In the complex world of modern automotive engineering, Electronic Control Unit (ECU) software and correction factors work hand in hand to ensure that your car operates at peak performance, regardless of the diverse conditions it may encounter globally. Let’s delve into the fascinating realm of ECU software and explore how correction factors contribute to not just maximizing horsepower but also extending engine lifespan, promoting low emissions, and ensuring optimal performance across the map
ECU Software: The Brain Behind the Brawn
The ECU serves as the brain of your vehicle, managing and regulating a multitude of parameters to guarantee a harmonious interplay between different components. From fuel injection timing to air-fuel ratios, the ECU software fine-tunes these parameters to optimize engine performance. However, to achieve this across varying climates and altitudes, correction factors come into play.
Coolant Temperature Correction:
Software engineers and tuning calibrators account for coolant temperature to adjust fuel injection strategies, preventing engine damage in extreme temperatures. Whether you’re navigating a snowy mountain pass or cruising through a scorching desert, the ECU adapts to maintain optimal operating conditions. As a good example, Diesel cars with Bosch EDC17 ECU families typically have 9-10 maps for start of injection timing base maps. The first in series will typically be for coolant tempertures of 10C or below, wheras the second to last will reference coolant temperatures at 90C, which is the range that should be tuned to avoid causing timing advances to occur when the car is not up to operating temerpatures.
Oil Temperature Correction:
Extremes in oil temperature can impact lubrication and engine efficiency. Correction factors in ECU software monitor and adjust oil temperature to ensure that your engine remains adequately lubricated, safeguarding against wear and tear.
Ambient, and Charge Air Temperature Correction:
ECU software takes into consideration the density of air and boost temperature, crucial for turbocharged engines. By adjusting fuel delivery and ignition timing, the ECU optimizes performance, preventing knock and ensuring a smooth, responsive drive
Barometric Pressure Correction:
Different altitudes mean varying barometric pressures, affecting air density. ECU correction factors account for these changes, allowing the engine to maintain consistent power delivery and fuel efficiency across diverse terrains
Fuel Temperature Correction:
Fuel temperature correction factors are implemented in engine control systems, particularly in the Electronic Control Unit (ECU), to account for variations in the temperature of the fuel being used. This correction is crucial for maintaining optimal engine performance, combustion efficiency, and overall reliability of expensive and intricate fuel system components.

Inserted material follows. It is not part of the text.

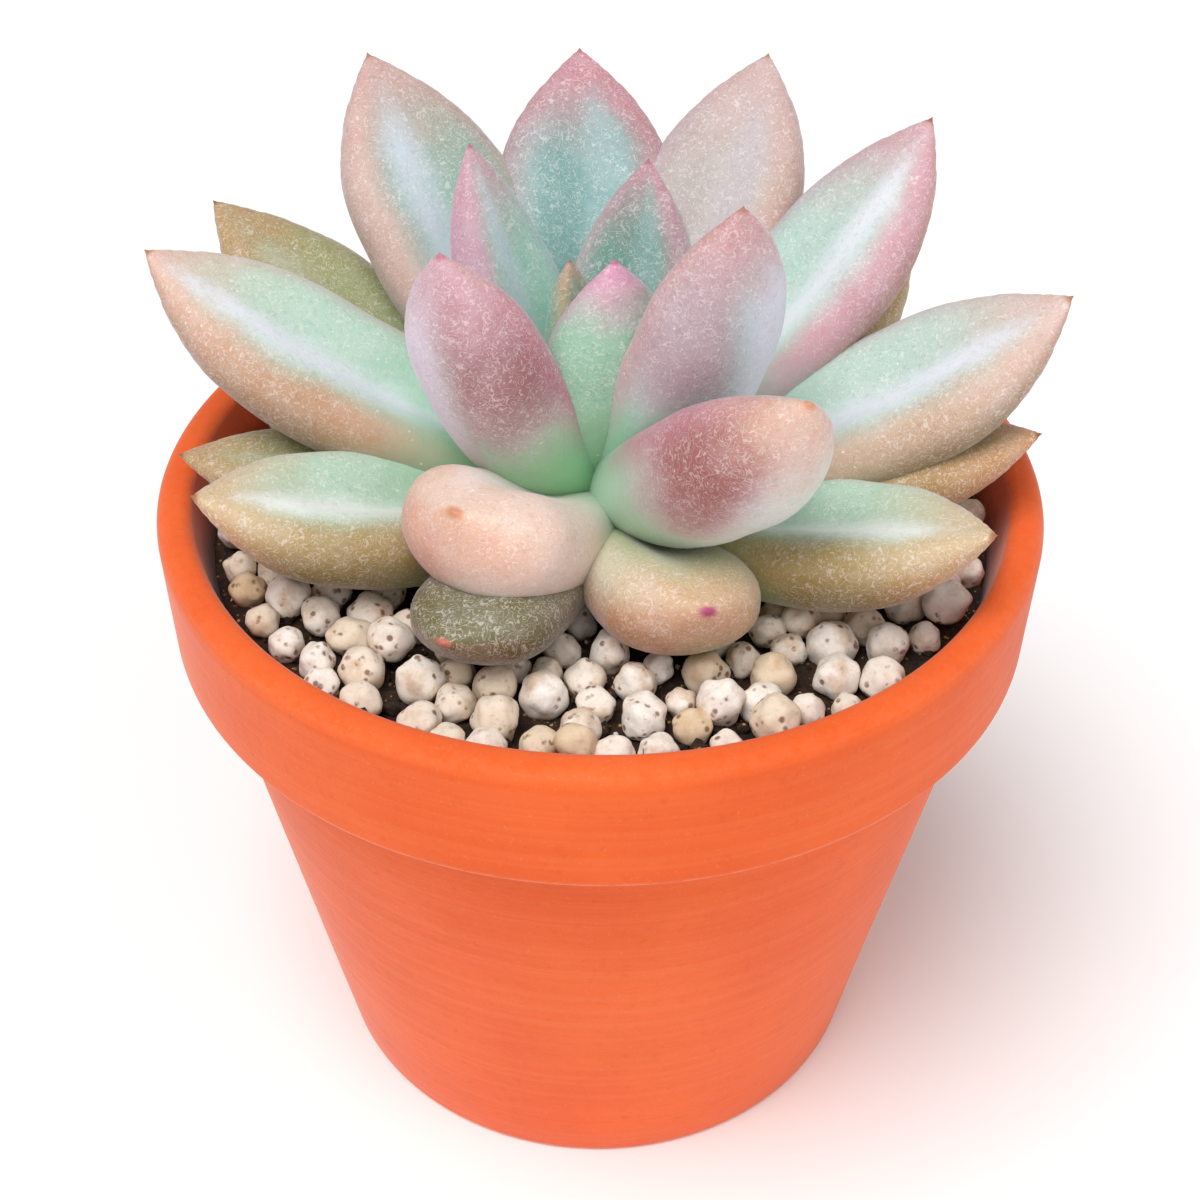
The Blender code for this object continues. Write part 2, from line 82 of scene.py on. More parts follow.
WHORLS = {
    "heart": Whorl(0.0020, (0.50, 0.46, 0.75, 2.2), (0.42, 0.44, 0.75, 2.4), 0.20),
    "inner": Whorl(0.0030, (0.54, 0.44, 0.70, 3.0), (0.46, 0.40, 0.72, 2.8), 0.24),
    "front": Whorl(0.0030, (0.64, 0.42, 0.80, 3.4), (0.58, 0.38, 0.85, 3.0), 0.20),
    "outer": Whorl(0.0030, (0.62, 0.36, 0.95, 2.3), (0.50, 0.34, 0.85, 2.5), 0.30),
    "low": Whorl(0.0030, (0.60, 0.36, 0.85, 2.4), (0.52, 0.34, 0.85, 2.5), 0.30),
}

LEAVES = (
    Leaf("leaf_bud", "heart", 145, 0, 0.0166, 78, 90, 0.0195, 0.0070, 0.0050, "bud"),
    Leaf("leaf_heart_01", "heart", 20, 0, 0.0166, 76, 90, 0.0130, 0.0060, 0.0040, "bud"),
    Leaf("leaf_heart_02", "heart", 284, 0, 0.0116, 78, 92, 0.0285, 0.0150, 0.0085, "heart_front"),
    Leaf("leaf_heart_03", "heart", 71, 0, 0.0116, 58, 78, 0.0328, 0.0138, 0.0085, "heart_back"),
    Leaf("leaf_heart_04", "heart", 142, 0, 0.0106, 54, 78, 0.0380, 0.0128, 0.0090, "heart_left"),
    Leaf("leaf_inner_01", "inner", 326, -22, 0.0096, 62, 82, 0.0412, 0.0160, 0.0112, "inner_pale"),
    Leaf("leaf_inner_02", "inner", 211, 26, 0.0098, 55, 77, 0.0372, 0.0152, 0.0122, "inner_rose"),
    Leaf("leaf_inner_03", "inner", 304, -32, 0.0101, 31, 56, 0.0430, 0.0154, 0.0130, "inner_deep"),
    Leaf("leaf_outer_01", "outer", 64, 0, 0.0096, 30, 50, 0.0525, 0.0190, 0.0110, "back_pale"),
    Leaf("leaf_outer_02", "outer", 127, 0, 0.0096, 30, 49, 0.0545, 0.0208, 0.0110, "back_beige"),
    Leaf("leaf_outer_03", "outer", 31, 8, 0.0096, 27, 57, 0.0520, 0.0168, 0.0110, "side_rose"),
    Leaf("leaf_outer_04", "outer", 94, 0, 0.0096, 30, 50, 0.0510, 0.0208, 0.0110, "back_rose"),
    Leaf("leaf_outer_05", "outer", 170, -10, 0.0086, 17, 40, 0.0535, 0.0182, 0.0122, "side_tan"),
    Leaf("leaf_outer_06", "outer", 2, 10, 0.0086, 13, 44, 0.0530, 0.0190, 0.0122, "side_beige"),
    Leaf("leaf_outer_07", "front", 238, 0, 0.0082, 11, 52, 0.0288, 0.0192, 0.0142, "front_peach"),
    Leaf("leaf_low_01", "low", 148, 0, 0.0081, 12, 34, 0.0550, 0.0170, 0.0105, "low_olive"),
    Leaf("leaf_low_02", "low", 38, 0, 0.0081, 12, 28, 0.0460, 0.0160, 0.0100, "low_cream"),
    Leaf("leaf_low_03", "low", -30, 4, 0.0078, 2, 31, 0.0448, 0.0165, 0.0115, "low_mint"),
    Leaf("leaf_low_04", "low", 201, -8, 0.0074, 2, 30, 0.0440, 0.0165, 0.0120, "low_mint"),
    Leaf("leaf_low_05", "low", 68, 0, 0.0062, 8, 26, 0.0400, 0.0150, 0.0090, "low_cream"),
    Leaf("leaf_low_06", "low", 125, 0, 0.0060, 6, 24, 0.0410, 0.0150, 0.0090, "low_olive"),
    Leaf("leaf_low_07", "low", -4, 0, 0.0076, 5, 24, 0.0460, 0.0150, 0.0095, "low_tan"),
    Leaf("leaf_low_08", "front", 291, -12, 0.0066, 0, 32, 0.0286, 0.0172, 0.0116, "front_gold"),
    Leaf("leaf_low_09", "low", 181, 0, 0.0076, 2, 13, 0.0440, 0.0140, 0.0090, "low_olive"),
    Leaf("leaf_low_10", "front", 243, 6, 0.0066, 1, 18, 0.0322, 0.0154, 0.0096, "front_olive"),
    Leaf("leaf_low_11", "low", 97, 0, 0.0055, 3, 18, 0.0370, 0.0150, 0.0085, "low_olive"),
)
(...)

Correction factors play a pivotal role in meeting stringent emission standards worldwide. By fine-tuning parameters related to fuel injection and combustion, ECU software ensures that your vehicle complies with environmental regulations, contributing to cleaner air.
Prolonging Engine Lifespan and Promoting Efficiency
Beyond performance, the strategic use of correction factors in ECU software contributes to the longevity of your engine. By preventing excessive stress under extreme conditions, the ECU safeguards components from premature wear and potential damage. This not only protects your investment but also aligns with the growing emphasis on sustainable and durable automotive technologies.
A Global Approach to Performance
Whether you’re driving through the icy landscapes of Scandinavia, the arid deserts of Africa, or the bustling city streets of Asia, your car’s ECU adapts seamlessly. Correction factors ensure that the engine performs optimally, providing a consistent and reliable driving experience worldwide.
In conclusion, ECU software and correction factors represent a sophisticated dance between technology and environmental adaptability. The intricate adjustments made by software engineers reflect a commitment to not only delivering high-performance vehicles but also to doing so responsibly and sustainably, wherever the road may lead.